Short answer: You can verify an email by using an email verification tool that checks format, domain, and deliverability.

This helps reduce bounces and protects sender reputation. It is best to verify right before sending so your list reflects the most current mailbox status.

How Do I Find Decision-Maker Emails at Local Companies?

Short answer: Start by identifying the right role, such as owner, manager, or director, then search the company site, LinkedIn, and trusted data tools.

If needed, infer the email pattern and verify it before outreach. In small businesses, the real decision-maker is often the founder, owner, or operations lead rather than a sales-facing title.

What Should I Do If I Can Only Find a Generic Contact Email?

Short answer: Use the generic email as a fallback, but try to route the message to a named person first.

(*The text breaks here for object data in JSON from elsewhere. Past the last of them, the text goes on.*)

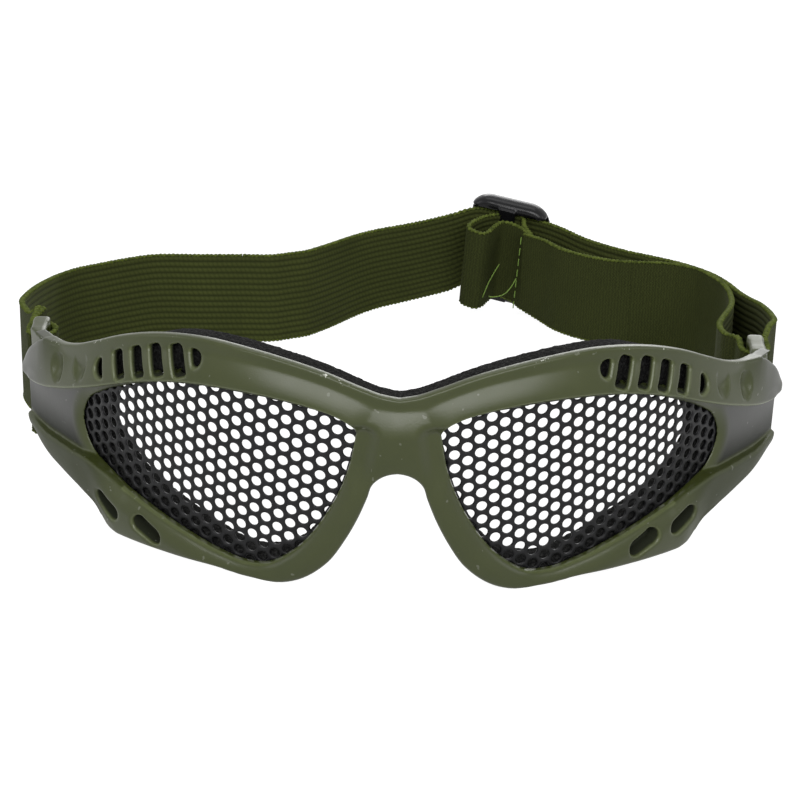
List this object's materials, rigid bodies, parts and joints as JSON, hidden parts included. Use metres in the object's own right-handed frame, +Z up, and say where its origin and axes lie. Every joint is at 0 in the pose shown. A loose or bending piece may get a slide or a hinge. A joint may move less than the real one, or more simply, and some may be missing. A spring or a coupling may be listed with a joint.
{
  "type": "mesh safety goggles",
  "caption": "Wrap-around safety goggles: moulded frame, curved perforated metal lenses, foam face seal, and elastic head strap sewn to side posts with a slider for length.",
  "frame": {"origin": "bottom centre of the whole part's bounding box, on the table it stands on", "axes": "+X to the right in the picture, which is what right means in every name and is the wearer's left hand; +Y from the lenses back towards the strap's slider; +Z up"},
  "size_m": [0.1818, 0.2236, 0.0514],
  "materials": {
    "frame": "moulded satin olive green, soft and flexible",
    "mesh": "black satin coated perforated steel",
    "foam": "black fuzzy face foam",
    "webbing": "ribbed olive elastic webbing with looped edges",
    "slider": "glossy black moulded plastic",
    "thread": "yellow green sewing thread"
  },
  "bodies": {
    "goggles": {"frame": "frame", "right_mesh_lens": "mesh", "left_mesh_lens": "mesh", "foam_liner": "foam", "left_post_loop": "webbing", "left_loop_stitching": "thread", "right_post_turn": "webbing", "left_side_band": "webbing", "right_outer_band": "webbing", "right_inner_band": "webbing"},
    "strap_rear": {"rear_band": "webbing", "inner_band_end": "webbing"},
    "slider": {"strap_slider": "slider", "slider_end_loop": "webbing", "end_seam_stitching": "thread"}
  },
  "joints": [
    {"name": "strap_stretch", "type": "slide", "parent": "goggles", "child": "strap_rear", "axis": [0, 1, 0], "range_m": [0, 0.05], "stiffness_N_per_m": 150, "deforming": ["left_side_band", "right_outer_band", "right_inner_band"]},
    {"name": "slider_travel", "type": "slide", "parent": "strap_rear", "child": "slider", "axis": [0.9397, -0.342, 0], "range_m": [-0.004, 0.005], "deforming": ["inner_band_end"]}
  ]
}
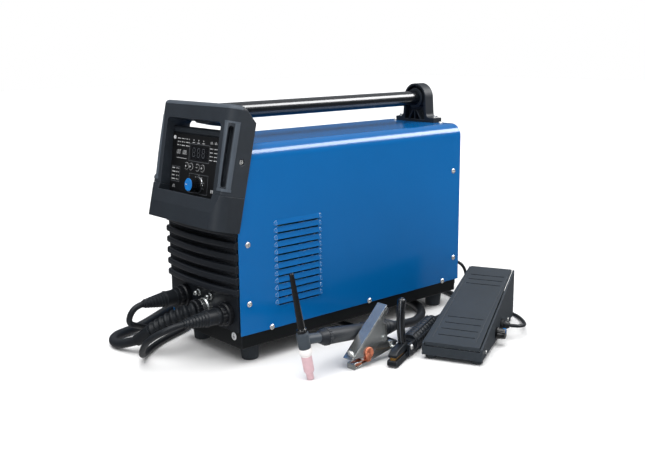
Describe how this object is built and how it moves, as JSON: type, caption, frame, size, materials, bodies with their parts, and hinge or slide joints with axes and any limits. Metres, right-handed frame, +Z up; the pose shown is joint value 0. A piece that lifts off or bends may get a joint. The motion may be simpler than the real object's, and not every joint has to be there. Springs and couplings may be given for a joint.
{
  "type": "tig welding machine",
  "caption": "Portable inverter TIG welding machine with guarded control panel, carrying tube, plugged torch, earth clamp, electrode holder and foot pedal.",
  "frame": {"origin": "on the floor, under the middle of the bounding box of the machine and its tools, cords left out", "axes": "+X to the machine's right side where the tools lie, +Y from the control panel to the rear, +Z up"},
  "size_m": [0.7206, 0.8469, 0.4258],
  "materials": {
    "tray_paint": "satin dark grey powder coat",
    "cover_paint": "smooth semi-gloss blue powder coat",
    "foot_rubber": "moulded",
    "screw_steel": "bright zinc",
    "front_moulding": "fine grain",
    "guard_moulding": "fine grain",
    "apron_moulding": "fine grain",
    "fascia_plastic": "smooth matte",
    "window_plastic": "clear over black",
    "knob_plastic": "fluted",
    "key_plastic": "smooth",
    "tube_paint": "gloss black powder coat",
    "plate_steel": "matte grey",
    "fan_plastic": "moulded",
    "switch_plastic": "moulded",
    "gland_nylon": "nylon",
    "board_laminate": "solder-masked laminate",
    "fin_aluminium": "extruded",
    "core_iron": "varnished",
    "capacitor_sleeve": "shrink sleeve",
    "valve_brass": "machined",
    "socket_plastic": "glass-filled",
    "plug_rubber": "moulded",
    "lead_rubber": "smooth sheath",
    "cup_ceramic": "unglazed",
    "torch_moulding": "satin",
    "cap_plastic": "gloss",
    "grip_rubber": "satin",
    "zinc_steel": "zinc plated",
    "contact_copper": "copper",
    "lever_plastic": "gloss",
    "holder_plastic": "glass-filled",
    "pedal_moulding": "fine grain"
  },
  "bodies": {
    "machine": {"base_tray": "tray_paint", "bus_capacitors": "capacitor_sleeve", "cable_glands": "gland_nylon", "cage_apron": "apron_moulding", "cage_frame": "guard_moulding", "case_screws": "screw_steel", "clamp_contacts": "contact_copper", "clamp_lower_jaw": "zinc_steel", "clamp_spring": "zinc_steel", "control_board": "board_laminate", "control_fascia": "fascia_plastic", "control_housing": "apron_moulding", "cover_shell": "cover_paint", "display_window": "window_plastic", "earth_lead": "lead_rubber", "earth_lead_coil": "lead_rubber", "fan_frame": "fan_plastic", "front_panel": "front_moulding", "gas_valve": "valve_brass", "handle_bracket": "apron_moulding", "handle_tube": "tube_paint", "heatsinks": "fin_aluminium", "holder_body": "holder_plastic", "holder_contact": "valve_brass", "holder_lead": "lead_rubber", "holder_lead_coil": "lead_rubber", "lead_plugs": "plug_rubber", "mains_cable": "lead_rubber", "mains_cable_coil": "lead_rubber", "mains_plug": "plug_rubber", "output_sockets": "socket_plastic", "pedal_base": "pedal_moulding", "pedal_cable": "lead_rubber", "pedal_cable_coil": "lead_rubber", "pedal_spring": "zinc_steel", "pivot_pins": "zinc_steel", "power_board": "board_laminate", "power_switch_body": "switch_plastic", "rear_panel": "plate_steel", "rubber_feet": "foot_rubber", "torch_back_cap": "cap_plastic", "torch_boot": "plug_rubber", "torch_cup": "cup_ceramic", "torch_handle": "grip_rubber", "torch_head": "torch_moulding", "torch_hose": "lead_rubber", "torch_hose_coil": "lead_rubber", "torch_socket": "zinc_steel", "transformer": "core_iron"},
    "encoder": {"encoder_knob": "knob_plastic"},
    "key_1": {"panel_key_1": "key_plastic"},
    "key_2": {"panel_key_2": "key_plastic"},
    "key_3": {"panel_key_3": "key_plastic"},
    "key_4": {"panel_key_4": "key_plastic"},
    "fan": {"fan_rotor": "fan_plastic"},
    "rocker": {"power_switch_rocker": "switch_plastic"},
    "clamp_jaw": {"clamp_upper_jaw": "zinc_steel"},
    "holder_lever_body": {"holder_lever": "lever_plastic"},
    "treadle": {"pedal_treadle": "pedal_moulding"},
    "dial": {"pedal_dial": "cap_plastic"}
  },
  "joints": [
    {"name": "encoder_turn", "type": "hinge", "parent": "machine", "child": "encoder", "pos_m": [-0.1174, -0.2271, 0.28513], "axis": [0, -0.99, 0.1409], "continuous": true},
    {"name": "key_1_press", "type": "slide", "parent": "machine", "child": "key_1", "axis": [0, 0.99, -0.1409], "range_m": [0, 0.0008], "stiffness_N_per_m": 1500, "springref_m": -0.0008},
    {"name": "key_2_press", "type": "slide", "parent": "machine", "child": "key_2", "axis": [0, 0.99, -0.1409], "range_m": [0, 0.0008], "stiffness_N_per_m": 1500, "springref_m": -0.0008},
    {"name": "key_3_press", "type": "slide", "parent": "machine", "child": "key_3", "axis": [0, 0.99, -0.1409], "range_m": [0, 0.0008], "stiffness_N_per_m": 1500, "springref_m": -0.0008},
    {"name": "key_4_press", "type": "slide", "parent": "machine", "child": "key_4", "axis": [0, 0.99, -0.1409], "range_m": [0, 0.0008], "stiffness_N_per_m": 1500, "springref_m": -0.0008},
    {"name": "fan_spin", "type": "hinge", "parent": "machine", "child": "fan", "pos_m": [-0.1354, 0.2864, 0.2], "axis": [0, 1, 0], "continuous": true},
    {"name": "power_switch_tilt", "type": "hinge", "parent": "machine", "child": "rocker", "pos_m": [-0.1874, 0.2989, 0.305], "axis": [0, 0, 1], "range_deg": [-12, 12]},
    {"name": "clamp_open", "type": "hinge", "parent": "machine", "child": "clamp_jaw", "pos_m": [0.0966, -0.0321, 0.039], "axis": [1, 0, 0], "range_deg": [-20, 0], "stiffness_Nm_per_rad": 3, "springref_deg": 20.05},
    {"name": "holder_squeeze", "type": "hinge", "parent": "machine", "child": "holder_lever_body", "pos_m": [0.11501, 0.00689, 0.019], "axis": [-0.9135, -0.4067, 0], "range_deg": [0, 25], "stiffness_Nm_per_rad": 2.5, "springref_deg": -20.05},
    {"name": "treadle_press", "type": "hinge", "parent": "machine", "child": "treadle", "pos_m": [0.17968, 0.05459, 0.0195], "axis": [0.9063, 0.4226, 0], "range_deg": [-9, 0], "stiffness_Nm_per_rad": 12, "springref_deg": 6.88, "deforming": ["pedal_spring"]},
    {"name": "dial_turn", "type": "hinge", "parent": "machine", "child": "dial", "pos_m": [0.18126, 0.16125, 0.022], "axis": [0.9063, 0.4226, 0], "range_deg": [-135, 135]}
  ]
}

If you must use it, keep the message short and ask to be directed to the right decision-maker. A concise, relevant note is more likely to be forwarded internally than a long generic pitch.

References

[1] Litmus — State of Email / Email ROI

[2] ZoomInfo — B2B Data Decay and Data Quality Insights

[3] Google — Email sender guidelines and bounce-related deliverability considerations

[4] European Commission — GDPR overview

[5] FTC — CAN-SPAM Act compliance guide

Final Takeaway

Accuracy beats volume in local prospecting. A verified email tied to the right role and a real local reason to reach out will outperform a bigger, noisier list every time. Before your next campaign, pick one territory, verify 10 contacts end to end, and measure bounce rate, reply rate, and conversion. Use those numbers to refine your source mix, then scale only what proves reliable.